DATA SHOWN:
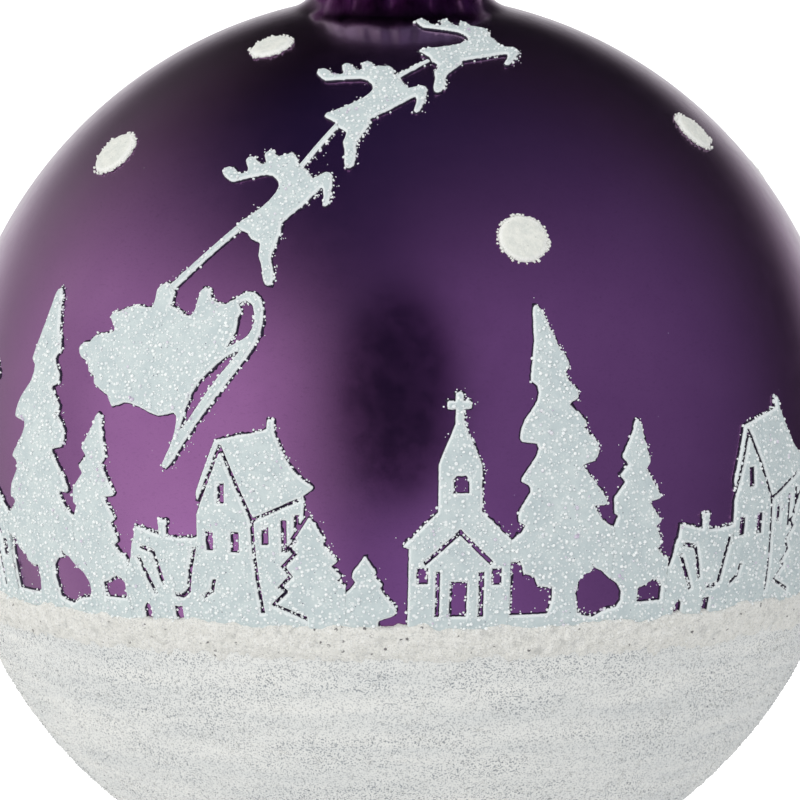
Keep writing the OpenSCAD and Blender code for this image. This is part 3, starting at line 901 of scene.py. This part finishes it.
def make_glass():
    """The blown bulb: its outer and inner outlines, joined by a fire-rounded lip."""
    half = GLASS_T / 2
    outer = bulb_profile(GLASS, NECK, FLARE, NECK_TOP - half)
    inner = bulb_profile(GLASS - GLASS_T, NECK - GLASS_T, FLARE + GLASS_T, NECK_TOP - half)
    lip = np.array([NECK - half, NECK_TOP - half]) + half * arc(0, np.pi, 9)[1:-1]
    points, faces = turned(np.vstack([outer, lip, inner[::-1]]), 144)
    piece("blown_bulb", points, faces, "ball", "glass", CLEAR, ["glass_ball"])


def make_cap():
    """The stamped cap: an outer surface worked out ring by ring from the top's centre
    to the hem, and an inner one a sheet's thickness inside it.

    The top carries a raised ring and a ring of petals, the skirt is fluted, and the
    hem flares out to twelve scallops. Two round holes let the wire through."""
    angle = full_turn(12 * FLUTES)
    wave = 0.5 + 0.5 * np.cos(FLUTES * angle)
    flute = FLUTE_H * wave ** 1.3
    scallop = np.abs(np.sin(SCALLOPS * (angle + np.pi / FLUTES) / 2)) ** 0.7
    drop = HEM_H * (0.35 + 0.65 * scallop)
    flat_r = CAP_OUT - FOLD_R
    plate = CAP_TOP - STAMP_H
    rings = []
    for rho in np.concatenate([[0.05], np.linspace(0.4, flat_r, 34)]):
        ring = STAMP_H * np.exp(-((rho - RING_R) / 0.32) ** 2)
        dimple = 0.12 * np.exp(-(rho / 1.6) ** 4)
        petal = 0.12 * np.exp(-((rho - PETAL_R) / 0.55) ** 2) * wave
        rings.append((rho + 0 * angle, plate + ring - dimple + petal))
    for a in np.linspace(0, np.pi / 2, 9)[1:]:
        rings.append((flat_r + FOLD_R * np.sin(a) + flute * np.sin(a) ** 2,
                      plate - FOLD_R * (1 - np.cos(a)) + 0 * angle))
    for share in np.linspace(0, 1, 16)[1:]:
        z = (plate - FOLD_R) * (1 - share) + SKIRT_LOW * share
        rings.append((CAP_OUT + flute * (1 - 0.4 * share ** 4), z + 0 * angle))
    for share in np.linspace(0, 1, 12)[1:]:
        rings.append((CAP_OUT + 0.6 * flute * (1 - share) + HEM_FLARE * share ** 1.4,
                      SKIRT_LOW - drop * share))
    radius = np.array([r for r, _ in rings])
    height = np.array([z for _, z in rings])
    outer = polar(radius, angle, height)
    down = np.gradient(outer, axis=0)
    around = np.roll(outer, -1, 1) - np.roll(outer, 1, 1)
    inner = outer - CAP_T * unit(np.cross(down, around))
    points, faces = with_poles(np.concatenate([outer, inner[::-1]]),
                               [0, 0, outer[0, 0, 2]], [0, 0, inner[0, 0, 2]])
    cap = piece("stamped_cap", points, faces, "cap", "cap_metal", TIN, ["cap"])
    for side in (-1, 1):
        bpy.ops.mesh.primitive_cylinder_add(
            vertices=40, radius=(WIRE + 0.2) * MM, depth=2 * MM,
            location=(side * EYE * MM, 0, (CAP_TOP + UP[2]) * MM))
        drill = bpy.context.object
        cut = cap.modifiers.new("hole", "BOOLEAN")
        cut.operation = "DIFFERENCE"
        cut.solver = "EXACT"
        cut.object = drill
        shape = bpy.data.meshes.new_from_object(
            cap.evaluated_get(bpy.context.evaluated_depsgraph_get()))
        cap.modifiers.clear()
        cap.data = shape
        bpy.data.objects.remove(drill)


def rounded(a, b, c):
    """A corner at b, cut by a curve that starts and ends a short way from it."""
    a, b, c = (np.array(p, float) for p in (a, b, c))
    start = b + unit(a - b) * BEND
    stop = b + unit(c - b) * BEND
    t = np.linspace(0, 1, 10)[:, None]
    return start * (1 - t) ** 2 + b * 2 * t * (1 - t) + stop * t ** 2


def make_hanger():
    """The hanger: a round wire carried up one leg, round the eye and down the other,
    with ends rounded by narrowing the last rings along a half circle."""
    top = (EYE, EYE_Z)
    tip = np.array(TIP, float)
    way = unit(np.array(BOW) - tip)
    cone = np.linspace(0, np.pi / 2, 7)[1:]
    start = tip + way * (WIRE * (1 - np.cos(cone)))[:, None]
    leg = np.vstack([start, rounded(TIP, BOW, KNEE), rounded(BOW, KNEE, top)])
    eye = np.array([0, EYE_Z]) + EYE * arc(0, np.pi, 48)
    path = np.vstack([leg, eye, leg[::-1] * [-1, 1]])
    size = np.full(len(path), WIRE)
    size[:6] = WIRE * np.sin(cone)
    size[-6:] = size[:6][::-1]
    along = unit(np.gradient(path, axis=0))
    turn = full_turn(18)
    reach = size[:, None] * np.cos(turn)
    rings = np.stack([path[:, :1] - reach * along[:, 1:], size[:, None] * np.sin(turn),
                      path[:, 1:] + reach * along[:, :1]], -1)
    points, faces = with_poles(rings, [tip[0], 0, tip[1]], [-tip[0], 0, tip[1]])
    piece("bent_hanger", points, faces, "hanger", "wire", STEEL, ["hanger"])


make_lacquer()
make_glass()
make_cap()
make_hanger()
nodes["silver_lining"].data.materials.clear()
nodes["silver_lining"].data.materials.append(MIRROR)


# ---------------- prints and beads

TIPS = np.array([[1, 0, 0], [-1, 0, 0], [0, 1, 0], [0, -1, 0], [0, 0, 1], [0, 0, -1]], float)
OCTAHEDRON = (TIPS, np.array([[0, 2, 4], [2, 1, 4], [1, 3, 4], [3, 0, 4],
                              [2, 0, 5], [1, 2, 5], [3, 1, 5], [0, 3, 5]]))


def octa_ball():
    """A ball of 32 triangles: an octahedron with its faces cut in four."""
    points, faces = list(TIPS), []
    for x in (0, 1):
        for y in (2, 3):
            for z in (4, 5):
                a, b, c = (x, y, z) if (x + y + z) % 2 == 0 else (y, x, z)
                first = len(points)
                points += [unit(TIPS[p] + TIPS[q]) for p, q in ((a, b), (b, c), (c, a))]
                ab, bc, ca = first, first + 1, first + 2
                faces += [(a, ab, ca), (ab, b, bc), (ca, bc, c), (ab, bc, ca)]
    kept, index = np.unique(np.round(points, 6), axis=0, return_inverse=True)
    return kept, index.ravel()[np.array(faces)]


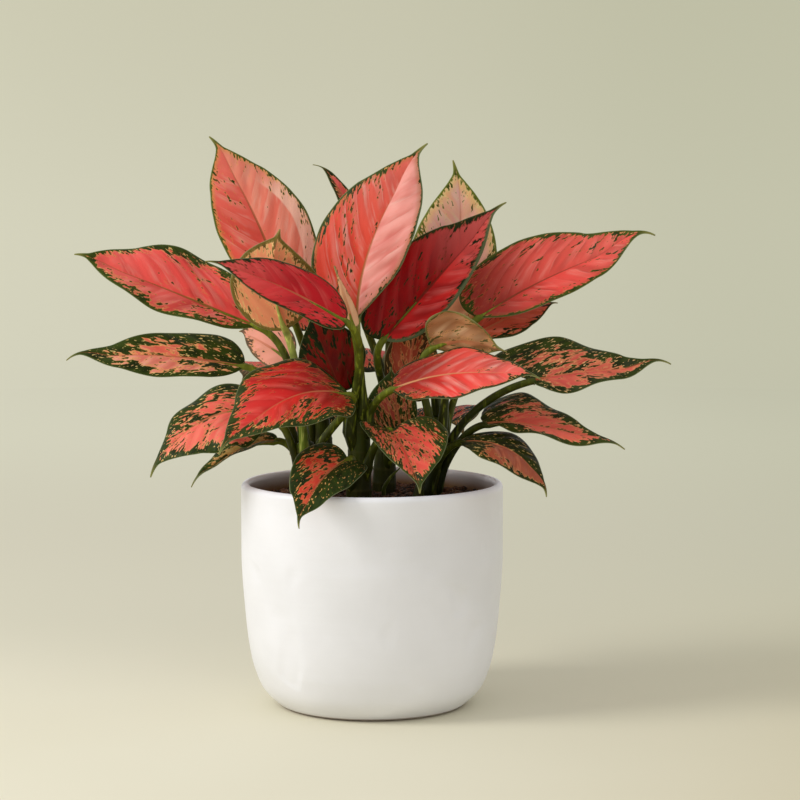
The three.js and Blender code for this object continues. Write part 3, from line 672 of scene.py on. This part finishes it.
class LeafSkin(Skin):
    """Red and green variegation that follows the side veins, paler on the underside."""

    def __init__(self, name, look, seed):
        self.look = {key: lit(value) if key in LIT else value for key, value in look.items()}
        self.seed = seed
        super().__init__(name, self.look["left"])
        self.reach, self.vein, self.rim, self.share, self.under, across = (
            self.attribute(k) for k in ("reach", "vein", "rim", "share", "under", "across")
        )
        self.half = across.math("GREATER_THAN")
        self.near = self.share.fall(0.1, 0.5)
        self.layer = self.half * 7.3 + seed * 3.7
        coarse = look["coarse"]
        self.streaks = self.pattern(0, 8.0 * coarse, 4.6 * coarse)
        self.dots = self.pattern(20, 3.6 * coarse, 1.7 * coarse)
        self.clumps = self.pattern(40, 26.0, 13.0, 1.0)
        self.sheen_strokes = self.pattern(80, 6.0, 13.0)

    def pattern(self, depth, length, width, detail=2.0):
        """Noise of a length along the side veins and a width across, from its own depth."""
        inputs = {0: self.vein * (1 / length), 1: self.reach * (1 / width), 2: self.layer + depth}
        return node(self.tree, "ShaderNodeCombineXYZ", inputs).noise(detail=detail)

    def on_half(self, value, right):
        return value * (self.half if right else self.half.fall(0.0, 1.0))

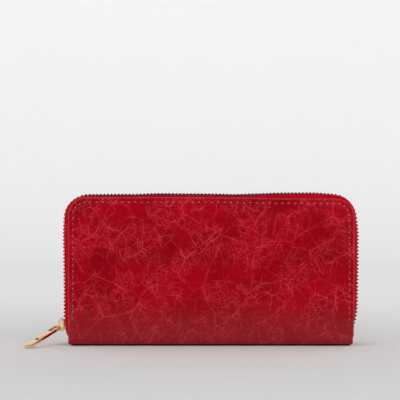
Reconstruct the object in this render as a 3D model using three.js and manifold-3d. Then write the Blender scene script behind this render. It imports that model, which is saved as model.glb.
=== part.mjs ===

SET PROBLEM:
Repeat word for word the lines running from the line containing "Reconstruct the object" to the end of the entries above, inclusive.

WRITTEN ANSWER:
Reconstruct the object in this render as a 3D model using three.js and manifold-3d. Then write the Blender scene script behind this render. It imports that model, which is saved as model.glb.
=== part.mjs ===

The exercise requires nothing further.